Friday evening, the rains came, but the fire at the base of the runt pine tree kept burning. Saturday morning, after a night of rain, I could see the flames, still working away. Truly amazing.
Patricia was up and gone Friday morning just after 4 o’clock. Wal-Mart and other stores in Jasper were opening their doors and beginning their sales at 5 a.m. and she didn’t want to miss that. Later, she gave us chapter and verse on what she had bought and where.
Driving home Saturday, the news told of some Wal-Mart somewhere — oddly, they did not name the city — where the early shoppers trampled a man to death.
In India or in Mecca, they trample worshipers to death during holy days. In America, we do that at the malls during sales. Must be a lesson there somewhere.
I drove home through Tuscaloosa on the morning of the afternoon when the biggest game of the year would be played. For the Alabama-Auburn game, the radio said something like 125,000 people would be arriving in town. I was pleased to get in and out before they started arriving.

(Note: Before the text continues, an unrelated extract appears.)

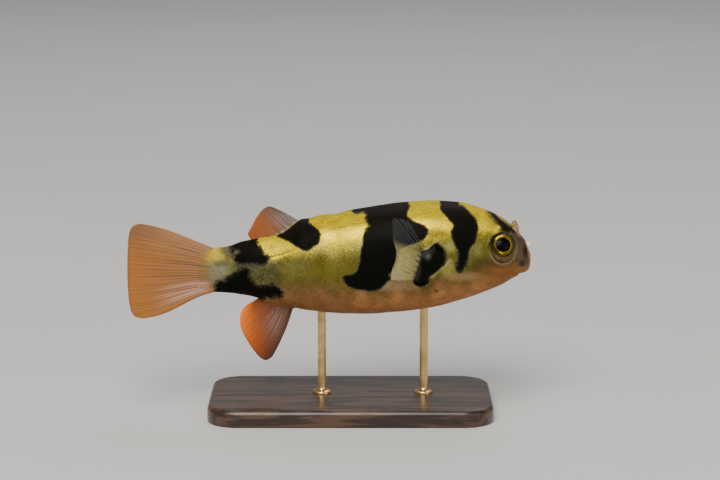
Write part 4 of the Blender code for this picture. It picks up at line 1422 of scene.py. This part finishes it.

BTW, I saw something Thursday morning on Interstate 59 just above Hattiesburg that has puzzled me ever since. A husky fellow was walking on the shoulder of the road toward the traffic, heading back toward town at a fast clip. A hundred yards later, I came upon his motorcycle parked and angled back toward the traffic with its headlight on. The rider’s helmet was laying beside the white line just to the edge of the highway, ready for someone to run over it. No one would be so careless as to place his helmet there. He may have thrown it in disgust and it ended up there. But what was going on, and what would make him do such a thing?
Just proves what I’ve often thought: motorcycle riders are a breed apart. If they were cautious reasonable types, they’d never be riding those death machines in the first place.
Anyway, good to be home. Mom is doing fine. She’d appreciate your prayers for family members Jon and DeeDee and Jim and Peggy.
(UPDATE FROM 2022: Peggy, married to my brother Glenn, is in Heaven now. Mom left us in 2012, nearly four years after this blog was written. We are so blessed. I cannot wait to see them again. I shall, you know. It’s a promise of the Lord’s word that all who are in Christ Jesus will never see each other for the last time. Talk about cause for giving thanks!!!)
Yep, I remember the tree but can’t remember what possessed me to get involved in it’s demise. In the final coupdegra James rented the largest chain saw in Jasper and the tree finally met it’s match. The only spiritual thing about the whole shenanigans was no new cuss words were learned. I’m dying if I’m lying.